**Given problem**: Give the data again exactly, from its opening line through the line in which "const MOST_RISE = 36;" appears.

[Rows from a 3D modeling dataset]
□ □ □ □ □

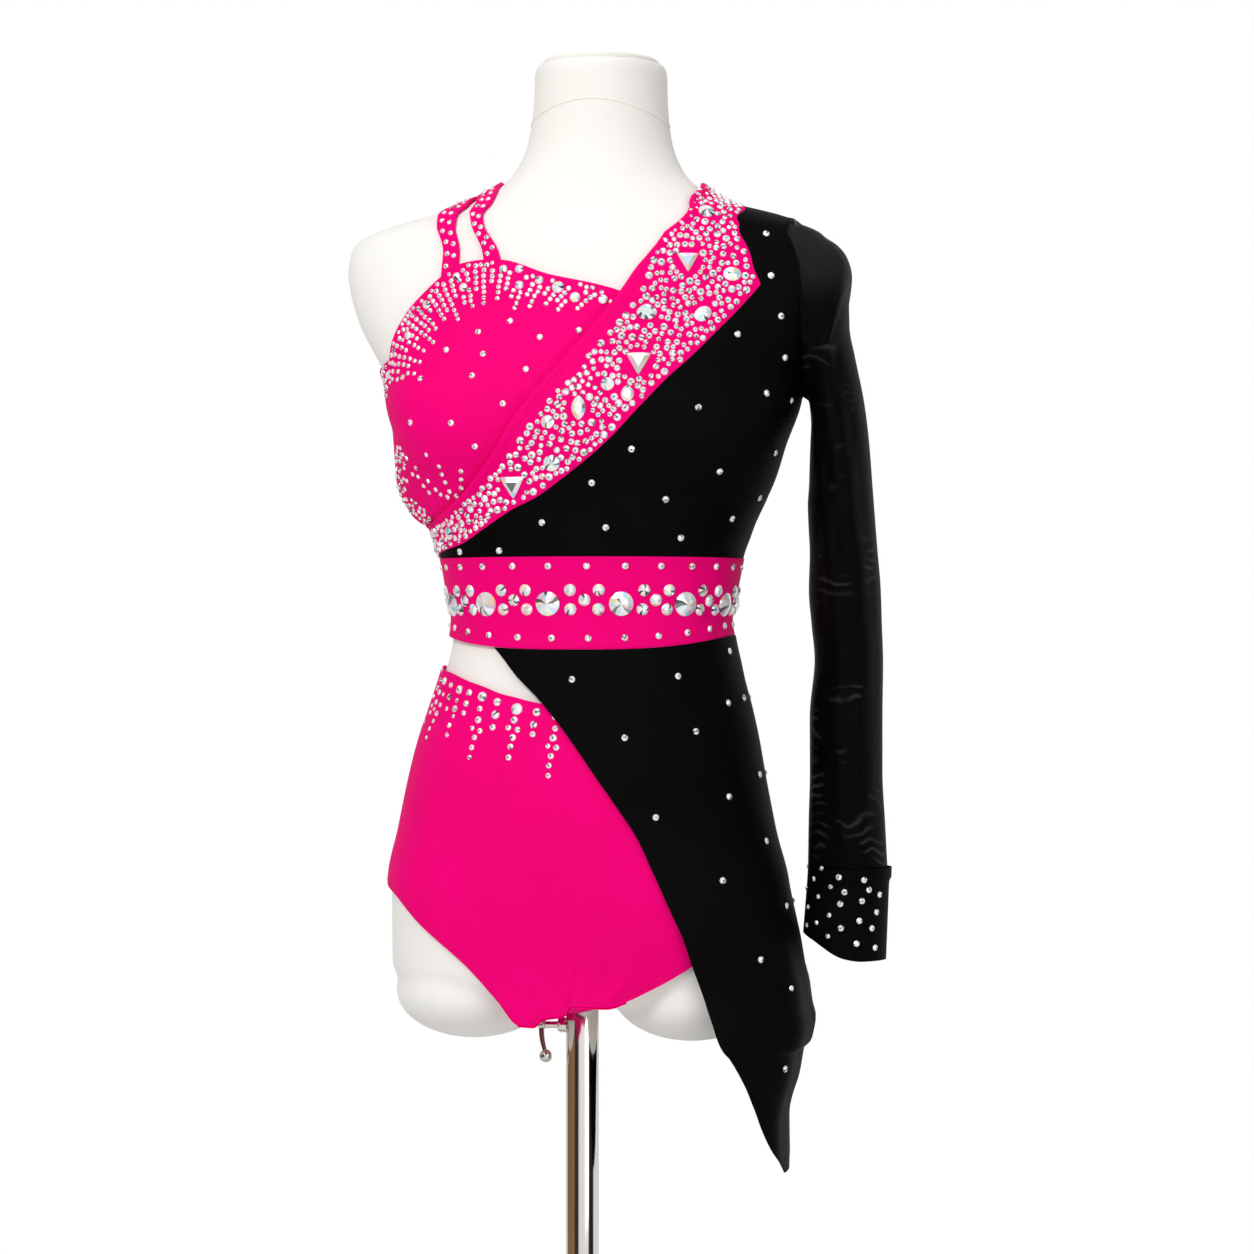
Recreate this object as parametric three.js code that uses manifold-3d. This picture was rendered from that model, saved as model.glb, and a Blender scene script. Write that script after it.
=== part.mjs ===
// A lyrical dance dress worn by a dress form on a pole stand.
// Millimetres, +Z up. The front faces -Y and +X is the wearer's left.
// The origin is the centre of the base's underside, on the pole's axis.

import * as THREE from 'three';
import Module from 'manifold-3d';
import { mergeVertices } from 'three/addons/utils/BufferGeometryUtils.js';

const wasm = await Module();
wasm.setup();

const DEG = Math.PI / 180;

// Cloth layers: distance from the form's skin to the wall's two faces.
const CLOTH_INNER = 2.4;
const CLOTH_OUTER = 3.8;
const SASH_OUTER = 4.4;
const BAND_INNER = 0.5;
const BAND_OUTER = 2.5;
const WAIST_SEAM_INNER = 1.2;
const OVERLAY_OUTER = 7;
const OVERLAY_WAIST_INNER = 3.6;
const WALL = CLOTH_OUTER - CLOTH_INNER;
const SEAM_GAP = 0.4;

// The longest step between two rows of a wall.
const MOST_TURN = 16 * DEG;
const MOST_RISE = 36;

// Heights on the body.
const WAISTBAND_TOP = 1093;
const WAISTBAND_BOTTOM_FRONT = 1018;
const WAISTBAND_BOTTOM_SIDE = 1029;
const SHOULDER_WIDEST = 1331;
const FORM_TOP = 1501;
const CAP_TOP = 1505;
const CROTCH = 724;
const LEG_LINE_AT_SIDE = 826;

// The outlines below were measured on the upright plane through the stand's axis,
// seen from 8 degrees round to the wearer's left.
const VIEW_YAW = 8 * DEG;
const VIEW_DISTANCE = 2900;
const EYE_HEIGHT = 1036;

// Angles run round the body from the wearer's right side, over the front, to the left side and the back.
const RIGHT_SIDE = 0;
const LEFT_SIDE = Math.PI;
const FULL_TURN = 2 * Math.PI;

// The form's level sections. Fullness squares off a section's corners.
const BODY_COLUMNS = ['z', 'halfWidth', 'front', 'back', 'centreX', 'fullness'];
const BODY_ROWS = [
  [560, 150, 82, 98, 0, 0.14],
  [690, 150, 82, 98, 0, 0.14],
  [722, 155.5, 86, 102, 0, 0.14],
  [745, 158.5, 88, 105, 0, 0.14],
  [793, 159, 97, 116, 0, 0.12],
  [825, 159, 102, 120, 0, 0.1],
  [870, 151, 104, 117, 1, 0.08],
  [911, 143.5, 103, 110, 2, 0.06],
  [942, 137, 100, 102, 3.5, 0.06],
  [967, 130, 96, 93, 5, 0.06],
  [994, 122, 92, 84, 6, 0.06],
  [1018, 116.5, 91, 79, 8, 0.06],
  [1043, 114, 91, 77, 8, 0.06],
  [1071, 119, 93, 78, 8, 0.06],
  [1093, 123, 96, 80, 8, 0.06],
  [1120, 131, 99, 84, 8.5, 0.06],
  [1141, 140, 101, 88, 9, 0.06],
  [1161, 148, 103, 92, 9.5, 0.06],
  [1186, 155, 105, 97, 10, 0.06],
  [1218, 167, 105, 101, 10, 0.05],
  [1240, 172, 103, 103, 10, 0.04],
  [1263, 184, 100, 104, 10, 0.02],
  [1287, 197, 95, 104, 10, 0],
  [1312, 205, 90, 102, 10, 0],
  [1331, 208, 85, 99, 10, 0],
  [1341, 206, 82, 97, 9, 0],
  [1358, 193, 76, 93, 4.5, 0],
  [1370, 163, 72, 88, 5, 0],
  [1382, 117, 68, 82, 8, 0],
  [1394, 92, 65, 76, 13, 0],
  [1405, 76, 63, 70, 14, 0],
  [1419, 66.5, 61, 64, 14.5, 0],
  [1436, 60, 60, 58, 15, 0],
  [1459, 56.5, 61, 52, 15.5, 0],
  [1485, 55, 63, 47, 16, 0],
  [1505, 55, 65, 45, 16, 0],
];

// The two cups: how far they stand out, where, and how fast they fade.
const CUP_HEIGHT = 1195;
const CUP_RISE = 22;
const CUP_ANGLES = [48 * DEG, 132 * DEG];
const CUP_SPREAD_ANGLE = 27 * DEG;
const CUP_SPREAD_UP = 56;
const CUP_SPREAD_DOWN = 40;

// The thigh stumps that round off the form's lower end.
const THIGH = { centreX: 91, centreY: 9, centreZ: 735, halfWidth: 66, halfDepth: 84, drop: 41 };

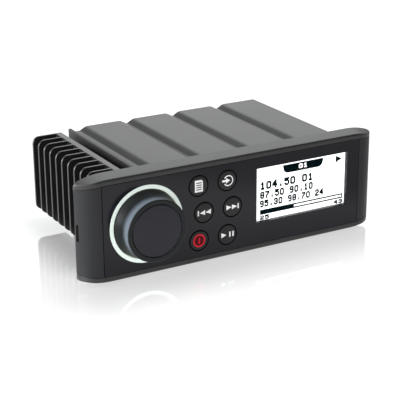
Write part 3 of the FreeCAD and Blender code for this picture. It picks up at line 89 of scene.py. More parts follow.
class Nodes:
    """The nodes of a material or of the sky."""

    def __init__(self, owner, shader):
        owner.use_nodes = True
        self.tree = owner.node_tree
        self.shader = self.tree.nodes[shader]

    def node(self, kind, settings, inputs, output=0):
        """Adds a node: its settings first, then the values or wires of its sockets."""
        made = self.tree.nodes.new("ShaderNode" + kind)
        for setting, value in settings.items():
            setattr(made, setting, value)
        for socket, value in inputs.items():
            self.feed(made.inputs[socket], value)
        return Wire(self, made.outputs[output])

    def feed(self, socket, value):
        if isinstance(value, Wire):
            self.tree.links.new(value.socket, socket)
        else:
            socket.default_value = value

    def vary(self, **values):
        """Feeds the shader's own sockets, with _ for a space in their names."""
        for socket, value in values.items():
            self.feed(self.shader.inputs[socket.replace("_", " ")], value)

    def ramp(self, value, low, high, first=0.0, second=1.0):
        """A smooth step from one number to another as the value goes from low to high."""
        return self.node("MapRange", {"interpolation_type": "SMOOTHSTEP"},
                         {0: value, 1: low, 2: high, 3: first, 4: second})

    def dot(self, first, second):
        """How far one vector reaches along another."""
        return self.node("VectorMath", {"operation": "DOT_PRODUCT"}, {0: first, 1: second}, 1)


scene = bpy.context.scene
scene.view_settings.view_transform = "Standard"
sky = Nodes(bpy.data.worlds.new("studio_sky"), "Background")
scene.world = bpy.data.worlds["studio_sky"]
heading = sky.node("TexCoord", {}, {}, "Generated")
SOFTBOXES = [  # degrees of turn from the right, degrees of rise, strength
    (150, 8, 10.0), (200, 8, 8.0), (165, 55, 2.2), (50, 52, 2.8), (67, 6, 1.3)]
SOFTBOX_EDGE, SOFTBOX_CORE = 34, 8.5  # degrees from the middle to no light and to full light
DIM_SKY = 0.12
glow = DIM_SKY
for turned, rise, strength in SOFTBOXES:
    towards = (Matrix.Rotation(math.radians(turned), 3, "Z")
               @ Matrix.Rotation(math.radians(-rise), 3, "Y") @ Vector((1, 0, 0)))
    glow = sky.ramp(sky.dot(heading, towards), math.cos(math.radians(SOFTBOX_EDGE)),
                    math.cos(math.radians(SOFTBOX_CORE)), 0, strength) + glow
seen = sky.node("LightPath", {}, {}, "Is Camera Ray")
sky.vary(Color=(0.98, 0.99, 1, 1), Strength=seen + (1 - seen) * glow)

# The bench: a plain white table that glows softly, with a lacquer that mirrors the unit and
# fades out round it. Its glow is cut under the chassis: a painted shadow. It is also dimmer far
# out to the right and the front, where the fascia mirrors it.
MM = 0.001
FLAT_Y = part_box("front_panel")[0].y


def at(x, y, z):
    """A point in millimetres, y measured back from the flat of the fascia."""
    return Vector((x * MM, FLAT_Y + y * MM, z * MM))


bpy.ops.object.select_all(action="DESELECT")
bpy.ops.mesh.primitive_plane_add(size=9)
bench = bpy.context.object
bench.name = "bench"
board = Nodes(bpy.data.materials.new("bench_lacquer"), "Principled BSDF")


def outside(low, high):
    """How far a point of the bench is from an oblong, given by two corners."""
    spot = board.node("TexCoord", {}, {}, "Object")
    for operation, other in (("SUBTRACT", (low + high) / 2), ("ABSOLUTE", (0, 0, 0)),
                             ("SUBTRACT", (high - low) / 2), ("MAXIMUM", (0, 0, 0))):
        spot = board.node("VectorMath", {"operation": operation}, {0: spot, 1: other})
    return board.node("VectorMath", {"operation": "LENGTH"}, {0: spot}, 1)


MIRROR_FADE, SHADE_FADE = 80 * MM, 28 * MM
SHADE_LEFT, DIM_SHARE = 0.42, 0.6
FAR_OUT = (0.797, -0.6225, 0)
DIM_START, DIM_FULL, DIM_EASES, DIM_ENDS = 108 * MM, 150 * MM, 190 * MM, 420 * MM
drawn_in = Vector((11, 11, 0)) * MM
polish = board.ramp(outside(cad_box[0] + drawn_in, cad_box[1] - drawn_in), 0, MIRROR_FADE, 1, 0)
# Painted shadow: the table's glow drops under the chassis.
shade = board.ramp(outside(at(-64, 33, 0), at(56, 90, 0)), 0, SHADE_FADE, SHADE_LEFT, 1)
out = board.dot(board.node("TexCoord", {}, {}, "Object"), FAR_OUT)
dimmed = (board.ramp(out, DIM_START, DIM_FULL, 0, DIM_SHARE)
          * board.ramp(out, DIM_ENDS, DIM_EASES))
white = board.node("Mix", {"data_type": "RGBA"},
                   {0: shade * (1 - dimmed), 6: (0, 0, 0, 1), 7: (1, 1, 1, 1)}, 2)
board.vary(Base_Color=(0.22, 0.22, 0.22, 1), Roughness=0.5, Specular_IOR_Level=0.0,
           Emission_Color=white, Emission_Strength=0.88, Coat_IOR=3.5,
           Coat_Roughness=0.03, Coat_Weight=polish * polish)
bench.data.materials.append(bpy.data.materials["bench_lacquer"])

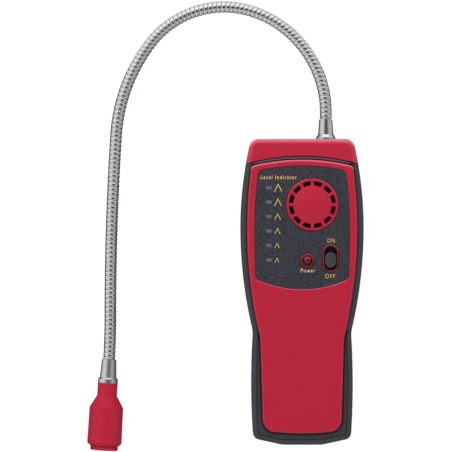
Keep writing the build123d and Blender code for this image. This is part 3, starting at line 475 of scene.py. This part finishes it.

□ □ □ □ □

**Written reply**:
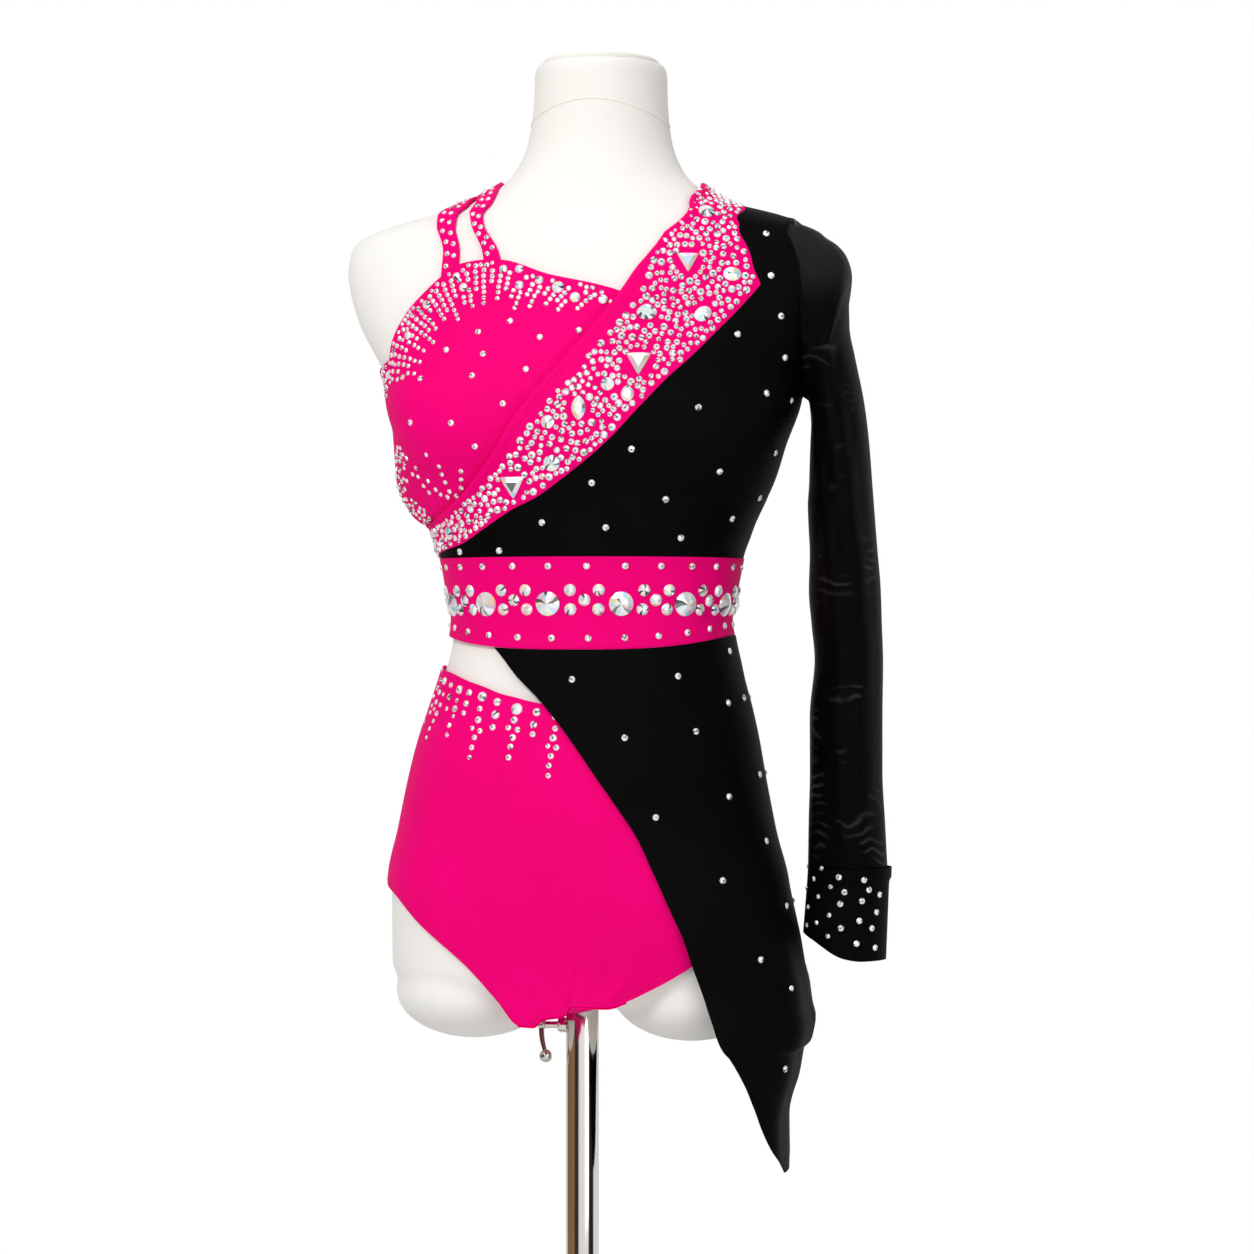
Recreate this object as parametric three.js code that uses manifold-3d. This picture was rendered from that model, saved as model.glb, and a Blender scene script. Write that script after it.
=== part.mjs ===
// A lyrical dance dress worn by a dress form on a pole stand.
// Millimetres, +Z up. The front faces -Y and +X is the wearer's left.
// The origin is the centre of the base's underside, on the pole's axis.

import * as THREE from 'three';
import Module from 'manifold-3d';
import { mergeVertices } from 'three/addons/utils/BufferGeometryUtils.js';

const wasm = await Module();
wasm.setup();

const DEG = Math.PI / 180;

// Cloth layers: distance from the form's skin to the wall's two faces.
const CLOTH_INNER = 2.4;
const CLOTH_OUTER = 3.8;
const SASH_OUTER = 4.4;
const BAND_INNER = 0.5;
const BAND_OUTER = 2.5;
const WAIST_SEAM_INNER = 1.2;
const OVERLAY_OUTER = 7;
const OVERLAY_WAIST_INNER = 3.6;
const WALL = CLOTH_OUTER - CLOTH_INNER;
const SEAM_GAP = 0.4;

// The longest step between two rows of a wall.
const MOST_TURN = 16 * DEG;
const MOST_RISE = 36;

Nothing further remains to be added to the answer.